**Goal of the exercise**
Repeat exactly the lines from the start through the line with "return height *", both ends included.

=-=-=

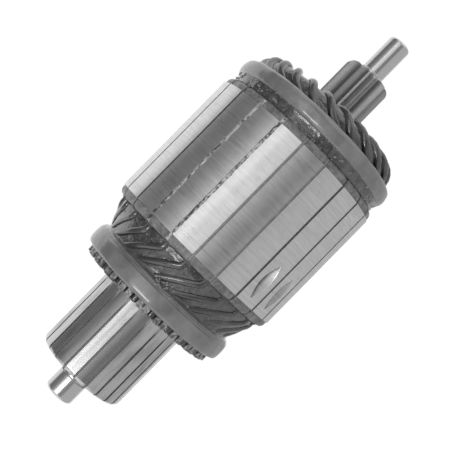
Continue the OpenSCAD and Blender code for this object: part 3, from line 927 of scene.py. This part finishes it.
def winding_top(x):
    """Outer radius of the winding at a place, in millimetres."""
    before = max((p for p in crest if p[0] <= x), default=crest[0])
    after = min((p for p in crest if p[0] > x), default=crest[-1])
    share = (x - before[0]) / max(after[0] - before[0], 0.001)
    return before[1] + (after[1] - before[1]) * min(max(share, 0), 1)


def places(start, stop, step=0.4):
    """Places along the shaft, from start to stop, about a step apart."""
    count = max(2, round(abs(stop - start) / step))
    return [start + (stop - start) * i / count for i in range(count + 1)]


# %% [markdown]
# ## How high the varnish stands
# Behind the core it has sunk between the wires and climbs the band and the plate in a fillet. In the
# channel before the drive band it sags between two faces. Between the loops it follows their bend. A
# simulated liquid would find such levels too, but they can be read off the photograph, and a few short
# formulas give them.

# %% Top lines of the pools
pool_sink = 0.75
over_band, band_fade = 0.1, 0.9
over_plate, plate_fade = 0.2, 0.5
channel_r = 28.45
channel_sag = 0.25
channel_step = 0.3
shell_outside, shell_inside = 1.3, 2.5
clear_of_plate = 0.02
under_rear_band, under_drive_band = 1.2, 0.5
bend_length = 5
loop_points = [p[1] for p in winding if p[0] > loop_tip - bend_length]
loop_r = (max(loop_points) + min(loop_points)) / 2
loop_half = (max(loop_points) - min(loop_points)) / 2


def climb(height, distance, fade):
    """How high varnish climbs at a distance from the face that it wets."""
    return height * math.exp(-distance / fade)


def rear_pool_r(x):
    """Level of the varnish behind the core: low between the wires, and up to band and plate."""
    top = winding_top(x)
    from_band = max(x - rear_band_end + over_band, 0)
    at_band = climb(rear_band_r - top + over_band, from_band, band_fade)
    at_plate = climb(over_plate, rear_face - x, plate_fade)
    return top - pool_sink + at_band + at_plate


def channel_pool_r(x):
    """Level of the varnish in the channel, which sags in the middle."""
    share = (x - drive_face) / (drive_band_start - drive_face)
    return channel_r - channel_sag * math.sin(math.pi * share)


def loop_arc(inset, degrees):
    """Points round the bend of the loops, at a depth under their outside."""
    middle_x = loop_tip - loop_half
    r = loop_half - inset
    return [(middle_x + r * math.sin(math.radians(a)), loop_r + r * math.cos(math.radians(a)))
            for a in degrees]


rear_top = [(x, rear_pool_r(x))
            for x in places(rear_band_end - under_rear_band, rear_face - clear_of_plate)]
channel_top = [(x, channel_pool_r(x))
               for x in places(drive_face + clear_of_plate, drive_band_start + under_drive_band,
                               channel_step)]
loop_top = loop_arc(shell_outside, range(-12, 171, 6))
loop_under = loop_arc(shell_inside, range(170, -13, -6))
print("the loops have a half height of", round(loop_half, 2), "mm")

# %% [markdown]
# ## Pools between the wires
# Three rings of varnish hold the winding together. Each could be cut to fit round the wires, but they
# are opaque enough to hide what lies in them. So each is a closed ring that the wires run through, and
# the tree that waved the bands gives it waves as well.

# %% Pools
pool_depth = 1.6
pool_wave_size = 3.5 * MM
pool_lump, pool_lump_size = 0.25 * MM, 1.1 * MM


def layer_below(top, depth):
    """A closed section under a top line: a layer of one depth."""
    return top + [(x, r - depth) for x, r in reversed(top)]


# Each row gives a section, the height of its waves in millimetres and a seed.
POOLS = {
    "rear_pool": (layer_below(rear_top, pool_depth), 0.22, 1.0),
    "channel_pool": (layer_below(channel_top, pool_depth), 0.55, 4.0),
    "loop_pool": (loop_top + loop_under, 0.40, 6.0),
}
for name, (section, wave, seed) in POOLS.items():
    pool = ripples.mesh(turned(section), name, Wave=wave * MM, WaveSize=pool_wave_size,
                        Lump=pool_lump, LumpSize=pool_lump_size, Seed=seed, Finish=FINISHES["pool"])
    add_piece(name, pool)
    print(name, "has", len(pool.polygons), "faces")

# %% [markdown]
# ## A strip of varnish
# Varnish also fills the mouths of the slots, nearly level with the steel, and two of them brim over.
# A finish alone could darken them, but it would not catch the light. So a strip with a crowned face is
# drawn along the slot at the top, over the core and round the plates' edges.

# %% One strip
plate_r = outer_r("rear_plate")
plate_round = 1.7
strip_margin = 0.25
strip_step = 0.3
strip_crown = [(-1, -0.9), (-1, 0), (-0.6, 0.07), (0, 0.1), (0.6, 0.07), (1, 0), (1, -0.9)]


def rim_r(x):
    """Outer radius of core and plates at a place, in millimetres."""
    if abs(x) <= core_end:
        return core_r
    into = max(abs(x) - (drive_face - plate_round), 0)
    return plate_r - plate_round + math.sqrt(max(plate_round ** 2 - into ** 2, 0))


def slot_strip(half_width, rise):
    """A strip along the slot at the top, with a crowned face at a height over the steel."""
    rings = []
    for x in places(rear_face + strip_margin, drive_face - strip_margin, strip_step):
        top = rim_r(x) + rise
        rings.append([Vector((x * MM, -side * half_width * MM, (top + up) * MM))
                      for side, up in strip_crown])
    return skin(rings, False)


print("the plates' rim has a radius of", round(rim_r(drive_face), 2), "mm")

# %% [markdown]
# ## Strips round the shaft
# The strip could be drawn again for every slot, but its place follows a rule: one pitch further each
# time. So a tree copies it round the shaft and then ripples all copies together, which makes each of
# them different. It runs twice, once for all slots and once for the two that brim over.

# %% Copies round the shaft
def copies_shape():
    """A tree that copies a mesh round the shaft and ripples it."""
    s = Shape("copies_round_shaft", Count="Int", First="Float", Pitch="Float", Wave="Float",
              WaveSize="Float", Seed="Float")
    points = s.node("GeometryNodePoints", {}, {"Count": s.input("Count")})
    turn = s.node("GeometryNodeInputIndex") * s.input("Pitch") + s.input("First")
    rotation = s.node("CombineXYZ", {}, {"X": turn})
    copied = s.node("GeometryNodeInstanceOnPoints", {},
                    {"Points": points, "Instance": s.input("Geometry"), "Rotation": rotation})
    real = s.node("GeometryNodeRealizeInstances", {}, {"Geometry": copied})
    return s.finish(s.rippled(real, s.input("Wave"), s.input("WaveSize"), s.input("Seed")))


copies = copies_shape()
# Each row gives the strip, how many slots it fills, the first of them, the height and the size of its
# waves in millimetres, and a seed.
STRIPS = {
    "slot_varnish": (slot_strip(0.36, -0.2), len(hairpins), 0, 0.3, 1.2, 2.0),
    "brimming_varnish": (slot_strip(0.5, 0.02), 2, -2, 0.5, 1.5, 5.0),
}
for name, (strip, count, first, wave, wave_size, seed) in STRIPS.items():
    strips = copies.mesh(strip, name, Count=count, First=math.radians(first * slot_pitch),
                         Pitch=math.radians(slot_pitch), Wave=wave * MM, WaveSize=wave_size * MM,
                         Seed=seed, Finish=FINISHES["slot"])
    add_piece(name, strips)
    print(name, "fills", count, "slots")

# %% [markdown]
# ## Scattered beads
# Where the varnish dripped off it left beads. Placing each by hand would tie them to one view. So a
# tree scatters them over the pools from a fixed seed, half sunk into what they sit on, and once more,
# much closer together, over the patch at the rear band's edge where most of them gathered.

# %% Beads
smallest, largest = 0.35, 1.3


def bead_shape():
    """A tree that scatters beads of different sizes over a surface."""
    s = Shape("scattered_beads", Density="Float", Radius="Float", Seed="Int")
    points = s.node("GeometryNodeDistributePointsOnFaces", {},
                    {"Mesh": s.input("Geometry"), "Density": s.input("Density"),
                     "Seed": s.input("Seed")})
    bead = s.node("GeometryNodeMeshIcoSphere", {}, {"Radius": s.input("Radius"), "Subdivisions": 2})
    size = s.node("FunctionNodeRandomValue", {"data_type": "FLOAT"},
                  {2: smallest, 3: largest, "Seed": s.input("Seed")}, output=1)
    scattered = s.node("GeometryNodeInstanceOnPoints", {},
                       {"Points": points, "Instance": bead, "Scale": size})
    return s.finish(s.node("GeometryNodeSetShadeSmooth", {}, {"Geometry": scattered}))


thin = 0.05
clear_of_band = 0.7
open_top = [point for point in rear_top if point[0] > rear_band_end + clear_of_band]
patch_start, patch_stop = rear_band_end - 0.6, rear_band_end + 1.6
patch = [(x, rear_pool_r(x)) for x in (patch_start, patch_stop)]
loop_skin = loop_top + [(x - thin, r) for x, r in reversed(loop_top)]
beads = bead_shape()
# Each row gives the surface, the beads on a square metre, their radius in millimetres and a seed.
SCATTERS = {
    "rear_beads": (turned(layer_below(open_top, thin)), 2.2e4, 0.30, 3),
    "channel_beads": (turned(layer_below(channel_top, thin)), 9e4, 0.42, 7),
    "loop_beads": (turned(loop_skin), 2.5e4, 0.30, 2),
    "band_edge_beads": (turned(layer_below(patch, thin), start=-6, stop=9, steps=20), 8e5, 0.40, 5),
}
for name, (surface, density, radius, seed) in SCATTERS.items():
    mesh = beads.mesh(surface, name, Density=density, Radius=radius * MM, Seed=seed,
                      Finish=FINISHES["bead"])
    add_piece(name, mesh)
    print(name, "has", len(mesh.polygons), "faces")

=-=-=

**Answer**
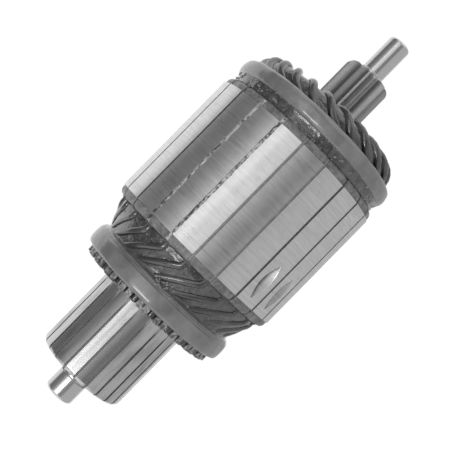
Continue the OpenSCAD and Blender code for this object: part 3, from line 927 of scene.py. This part finishes it.
def winding_top(x):
    """Outer radius of the winding at a place, in millimetres."""
    before = max((p for p in crest if p[0] <= x), default=crest[0])
    after = min((p for p in crest if p[0] > x), default=crest[-1])
    share = (x - before[0]) / max(after[0] - before[0], 0.001)
    return before[1] + (after[1] - before[1]) * min(max(share, 0), 1)


def places(start, stop, step=0.4):
    """Places along the shaft, from start to stop, about a step apart."""
    count = max(2, round(abs(stop - start) / step))
    return [start + (stop - start) * i / count for i in range(count + 1)]


# %% [markdown]
# ## How high the varnish stands
# Behind the core it has sunk between the wires and climbs the band and the plate in a fillet. In the
# channel before the drive band it sags between two faces. Between the loops it follows their bend. A
# simulated liquid would find such levels too, but they can be read off the photograph, and a few short
# formulas give them.

# %% Top lines of the pools
pool_sink = 0.75
over_band, band_fade = 0.1, 0.9
over_plate, plate_fade = 0.2, 0.5
channel_r = 28.45
channel_sag = 0.25
channel_step = 0.3
shell_outside, shell_inside = 1.3, 2.5
clear_of_plate = 0.02
under_rear_band, under_drive_band = 1.2, 0.5
bend_length = 5
loop_points = [p[1] for p in winding if p[0] > loop_tip - bend_length]
loop_r = (max(loop_points) + min(loop_points)) / 2
loop_half = (max(loop_points) - min(loop_points)) / 2


def climb(height, distance, fade):
    """How high varnish climbs at a distance from the face that it wets."""
    return height * math.exp(-distance / fade)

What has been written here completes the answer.